Exercise inputs —

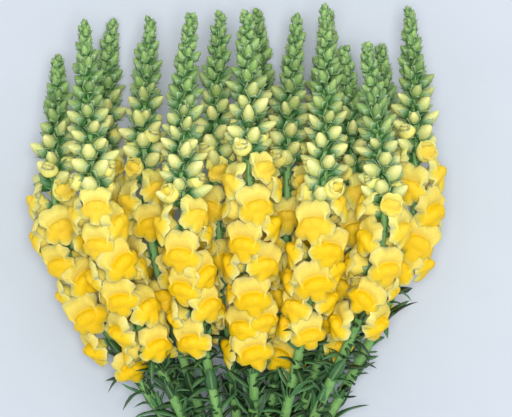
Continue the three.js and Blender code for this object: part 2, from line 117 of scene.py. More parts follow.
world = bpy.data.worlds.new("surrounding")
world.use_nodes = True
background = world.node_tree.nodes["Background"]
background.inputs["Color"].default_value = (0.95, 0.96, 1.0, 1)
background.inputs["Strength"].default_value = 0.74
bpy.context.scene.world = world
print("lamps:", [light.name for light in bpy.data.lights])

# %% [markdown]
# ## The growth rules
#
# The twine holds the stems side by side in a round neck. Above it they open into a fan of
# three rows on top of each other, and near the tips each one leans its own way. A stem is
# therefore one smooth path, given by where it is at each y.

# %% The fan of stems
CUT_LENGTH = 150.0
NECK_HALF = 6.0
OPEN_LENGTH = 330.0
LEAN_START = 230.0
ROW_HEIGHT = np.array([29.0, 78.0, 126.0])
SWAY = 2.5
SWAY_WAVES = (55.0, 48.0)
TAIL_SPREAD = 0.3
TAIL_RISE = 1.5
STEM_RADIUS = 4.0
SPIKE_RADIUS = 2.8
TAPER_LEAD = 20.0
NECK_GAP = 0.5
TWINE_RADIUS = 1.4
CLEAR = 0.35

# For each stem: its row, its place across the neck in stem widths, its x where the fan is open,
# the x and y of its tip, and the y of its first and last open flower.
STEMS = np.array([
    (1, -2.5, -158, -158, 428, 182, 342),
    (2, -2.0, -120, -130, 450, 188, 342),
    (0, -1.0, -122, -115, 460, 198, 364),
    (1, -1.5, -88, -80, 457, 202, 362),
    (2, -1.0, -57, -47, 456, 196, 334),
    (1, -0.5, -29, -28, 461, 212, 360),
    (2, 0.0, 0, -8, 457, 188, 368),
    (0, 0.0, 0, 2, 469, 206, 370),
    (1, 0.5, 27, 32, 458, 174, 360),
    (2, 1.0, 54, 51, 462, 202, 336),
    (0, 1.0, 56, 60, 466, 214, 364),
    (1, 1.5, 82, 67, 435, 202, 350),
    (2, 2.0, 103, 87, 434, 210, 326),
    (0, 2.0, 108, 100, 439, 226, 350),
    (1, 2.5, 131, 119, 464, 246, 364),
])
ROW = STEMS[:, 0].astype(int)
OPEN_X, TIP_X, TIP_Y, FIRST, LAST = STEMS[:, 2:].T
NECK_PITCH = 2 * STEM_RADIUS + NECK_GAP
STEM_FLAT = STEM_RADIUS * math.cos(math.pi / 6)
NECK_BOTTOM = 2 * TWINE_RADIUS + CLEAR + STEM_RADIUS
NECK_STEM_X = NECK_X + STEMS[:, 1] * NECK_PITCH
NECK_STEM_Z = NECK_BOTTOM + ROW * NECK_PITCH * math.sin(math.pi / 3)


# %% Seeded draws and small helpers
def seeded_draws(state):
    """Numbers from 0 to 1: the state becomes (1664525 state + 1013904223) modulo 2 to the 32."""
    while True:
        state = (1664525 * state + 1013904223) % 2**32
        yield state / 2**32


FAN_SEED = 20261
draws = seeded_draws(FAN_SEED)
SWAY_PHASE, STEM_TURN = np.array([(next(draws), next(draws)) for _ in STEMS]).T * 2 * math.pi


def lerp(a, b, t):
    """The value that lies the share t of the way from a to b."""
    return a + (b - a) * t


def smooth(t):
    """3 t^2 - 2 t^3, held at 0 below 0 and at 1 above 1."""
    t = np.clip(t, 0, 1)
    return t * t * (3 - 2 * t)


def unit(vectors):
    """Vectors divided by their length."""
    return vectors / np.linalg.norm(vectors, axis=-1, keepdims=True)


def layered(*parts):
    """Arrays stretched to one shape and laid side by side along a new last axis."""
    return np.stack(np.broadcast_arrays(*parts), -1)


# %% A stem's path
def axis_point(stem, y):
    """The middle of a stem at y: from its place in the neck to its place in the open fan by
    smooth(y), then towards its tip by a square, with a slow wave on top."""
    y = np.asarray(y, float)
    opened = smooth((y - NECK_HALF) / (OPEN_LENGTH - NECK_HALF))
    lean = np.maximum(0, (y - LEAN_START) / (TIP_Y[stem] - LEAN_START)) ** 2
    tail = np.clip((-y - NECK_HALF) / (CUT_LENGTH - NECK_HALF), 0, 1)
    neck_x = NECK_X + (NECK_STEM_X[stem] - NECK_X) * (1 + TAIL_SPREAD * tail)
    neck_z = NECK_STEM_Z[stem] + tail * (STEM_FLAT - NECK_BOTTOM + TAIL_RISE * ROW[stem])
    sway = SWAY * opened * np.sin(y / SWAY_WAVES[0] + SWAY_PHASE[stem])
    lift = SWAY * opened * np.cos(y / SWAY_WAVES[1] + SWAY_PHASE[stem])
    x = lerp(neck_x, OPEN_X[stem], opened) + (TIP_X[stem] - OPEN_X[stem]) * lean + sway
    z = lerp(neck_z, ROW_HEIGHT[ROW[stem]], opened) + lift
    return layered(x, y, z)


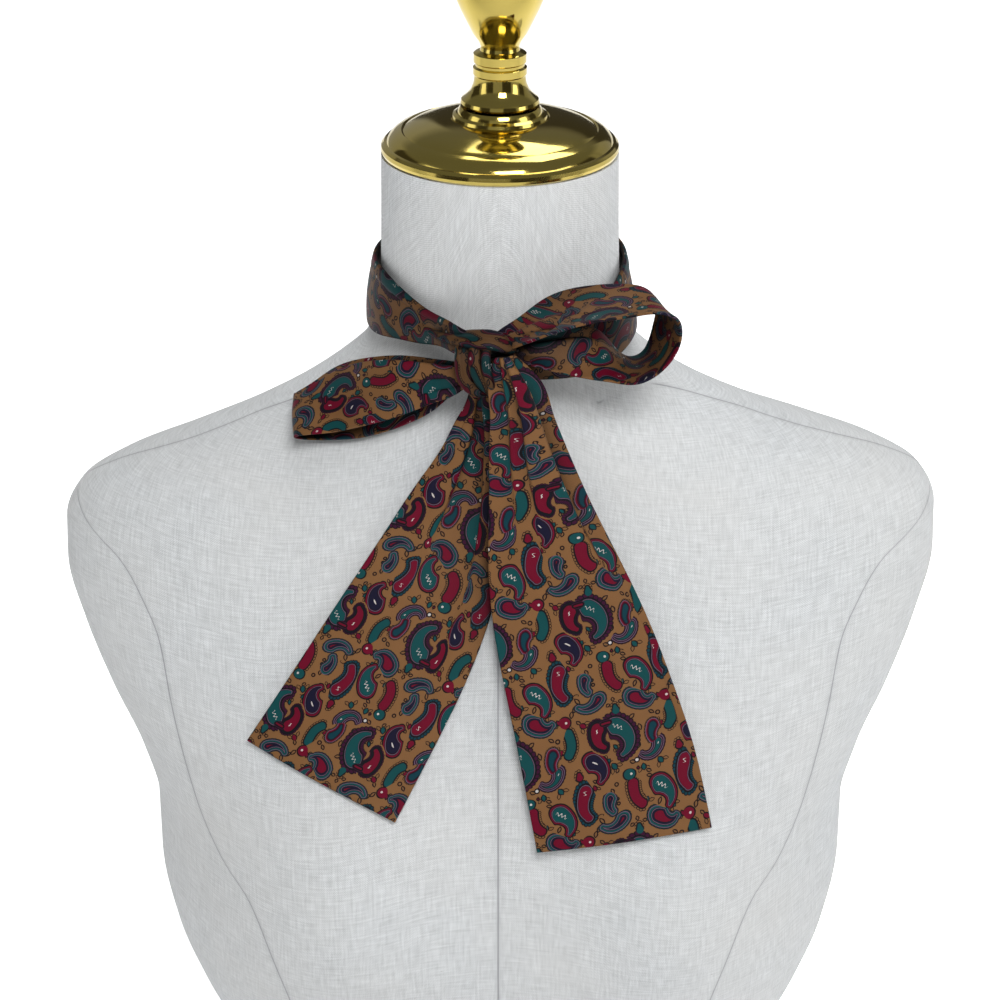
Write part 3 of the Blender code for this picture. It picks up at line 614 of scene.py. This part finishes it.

Problem statement —
Write out the entries above word for word.

Written answer —
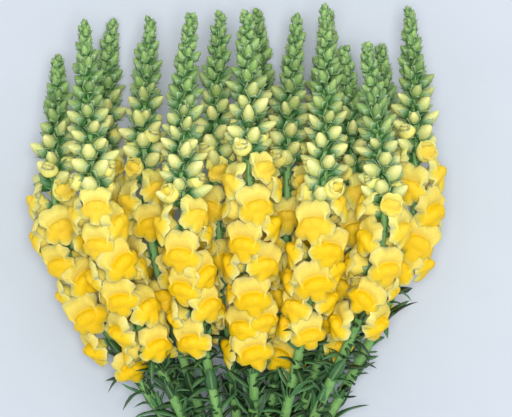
Continue the three.js and Blender code for this object: part 2, from line 117 of scene.py. More parts follow.
world = bpy.data.worlds.new("surrounding")
world.use_nodes = True
background = world.node_tree.nodes["Background"]
background.inputs["Color"].default_value = (0.95, 0.96, 1.0, 1)
background.inputs["Strength"].default_value = 0.74
bpy.context.scene.world = world
print("lamps:", [light.name for light in bpy.data.lights])

# %% [markdown]
# ## The growth rules
#
# The twine holds the stems side by side in a round neck. Above it they open into a fan of
# three rows on top of each other, and near the tips each one leans its own way. A stem is
# therefore one smooth path, given by where it is at each y.

# %% The fan of stems
CUT_LENGTH = 150.0
NECK_HALF = 6.0
OPEN_LENGTH = 330.0
LEAN_START = 230.0
ROW_HEIGHT = np.array([29.0, 78.0, 126.0])
SWAY = 2.5
SWAY_WAVES = (55.0, 48.0)
TAIL_SPREAD = 0.3
TAIL_RISE = 1.5
STEM_RADIUS = 4.0
SPIKE_RADIUS = 2.8
TAPER_LEAD = 20.0
NECK_GAP = 0.5
TWINE_RADIUS = 1.4
CLEAR = 0.35

# For each stem: its row, its place across the neck in stem widths, its x where the fan is open,
# the x and y of its tip, and the y of its first and last open flower.
STEMS = np.array([
    (1, -2.5, -158, -158, 428, 182, 342),
    (2, -2.0, -120, -130, 450, 188, 342),
    (0, -1.0, -122, -115, 460, 198, 364),
    (1, -1.5, -88, -80, 457, 202, 362),
    (2, -1.0, -57, -47, 456, 196, 334),
    (1, -0.5, -29, -28, 461, 212, 360),
    (2, 0.0, 0, -8, 457, 188, 368),
    (0, 0.0, 0, 2, 469, 206, 370),
    (1, 0.5, 27, 32, 458, 174, 360),
    (2, 1.0, 54, 51, 462, 202, 336),
    (0, 1.0, 56, 60, 466, 214, 364),
    (1, 1.5, 82, 67, 435, 202, 350),
    (2, 2.0, 103, 87, 434, 210, 326),
    (0, 2.0, 108, 100, 439, 226, 350),
    (1, 2.5, 131, 119, 464, 246, 364),
])
ROW = STEMS[:, 0].astype(int)
OPEN_X, TIP_X, TIP_Y, FIRST, LAST = STEMS[:, 2:].T
NECK_PITCH = 2 * STEM_RADIUS + NECK_GAP
STEM_FLAT = STEM_RADIUS * math.cos(math.pi / 6)
NECK_BOTTOM = 2 * TWINE_RADIUS + CLEAR + STEM_RADIUS
NECK_STEM_X = NECK_X + STEMS[:, 1] * NECK_PITCH
NECK_STEM_Z = NECK_BOTTOM + ROW * NECK_PITCH * math.sin(math.pi / 3)


# %% Seeded draws and small helpers
def seeded_draws(state):
    """Numbers from 0 to 1: the state becomes (1664525 state + 1013904223) modulo 2 to the 32."""
    while True:
        state = (1664525 * state + 1013904223) % 2**32
        yield state / 2**32


FAN_SEED = 20261
draws = seeded_draws(FAN_SEED)
SWAY_PHASE, STEM_TURN = np.array([(next(draws), next(draws)) for _ in STEMS]).T * 2 * math.pi


def lerp(a, b, t):
    """The value that lies the share t of the way from a to b."""
    return a + (b - a) * t


def smooth(t):
    """3 t^2 - 2 t^3, held at 0 below 0 and at 1 above 1."""
    t = np.clip(t, 0, 1)
    return t * t * (3 - 2 * t)


def unit(vectors):
    """Vectors divided by their length."""
    return vectors / np.linalg.norm(vectors, axis=-1, keepdims=True)


def layered(*parts):
    """Arrays stretched to one shape and laid side by side along a new last axis."""
    return np.stack(np.broadcast_arrays(*parts), -1)


# %% A stem's path
def axis_point(stem, y):
    """The middle of a stem at y: from its place in the neck to its place in the open fan by
    smooth(y), then towards its tip by a square, with a slow wave on top."""
    y = np.asarray(y, float)
    opened = smooth((y - NECK_HALF) / (OPEN_LENGTH - NECK_HALF))
    lean = np.maximum(0, (y - LEAN_START) / (TIP_Y[stem] - LEAN_START)) ** 2
    tail = np.clip((-y - NECK_HALF) / (CUT_LENGTH - NECK_HALF), 0, 1)
    neck_x = NECK_X + (NECK_STEM_X[stem] - NECK_X) * (1 + TAIL_SPREAD * tail)
    neck_z = NECK_STEM_Z[stem] + tail * (STEM_FLAT - NECK_BOTTOM + TAIL_RISE * ROW[stem])
    sway = SWAY * opened * np.sin(y / SWAY_WAVES[0] + SWAY_PHASE[stem])
    lift = SWAY * opened * np.cos(y / SWAY_WAVES[1] + SWAY_PHASE[stem])
    x = lerp(neck_x, OPEN_X[stem], opened) + (TIP_X[stem] - OPEN_X[stem]) * lean + sway
    z = lerp(neck_z, ROW_HEIGHT[ROW[stem]], opened) + lift
    return layered(x, y, z)


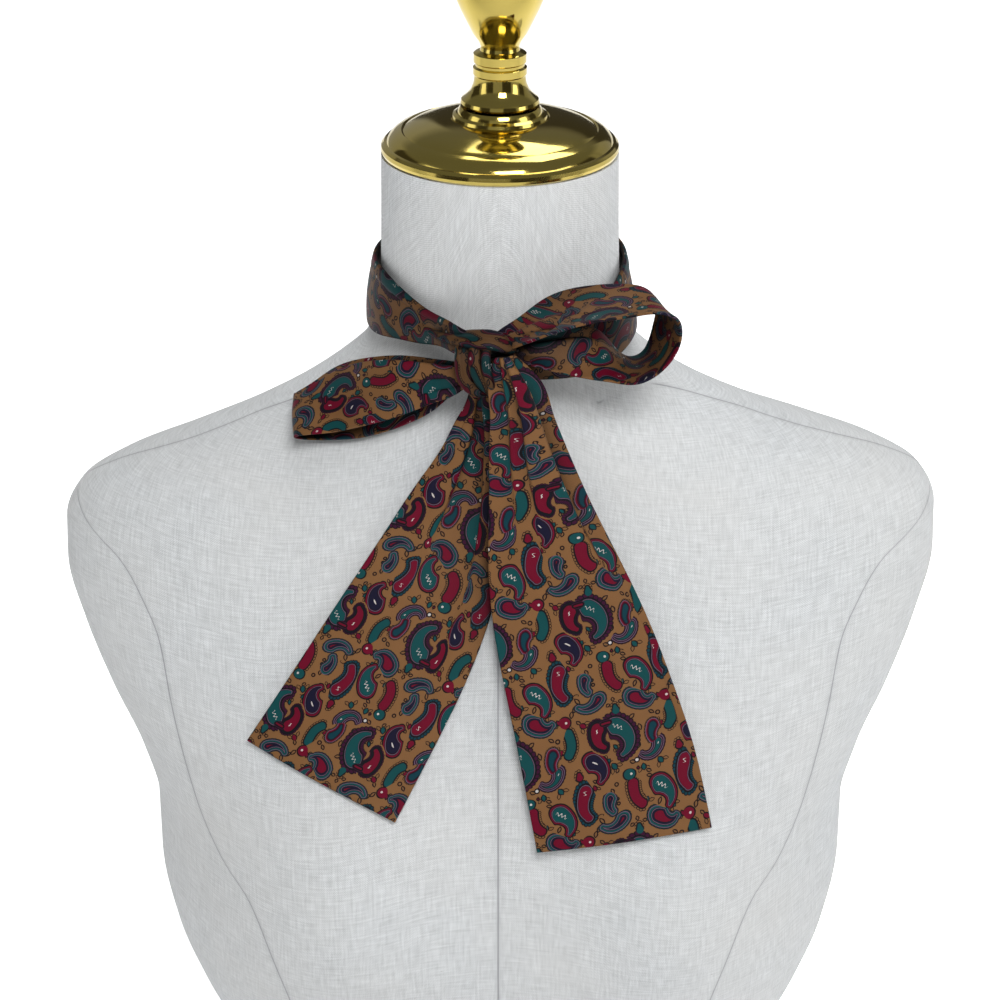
Write part 3 of the Blender code for this picture. It picks up at line 614 of scene.py. This part finishes it.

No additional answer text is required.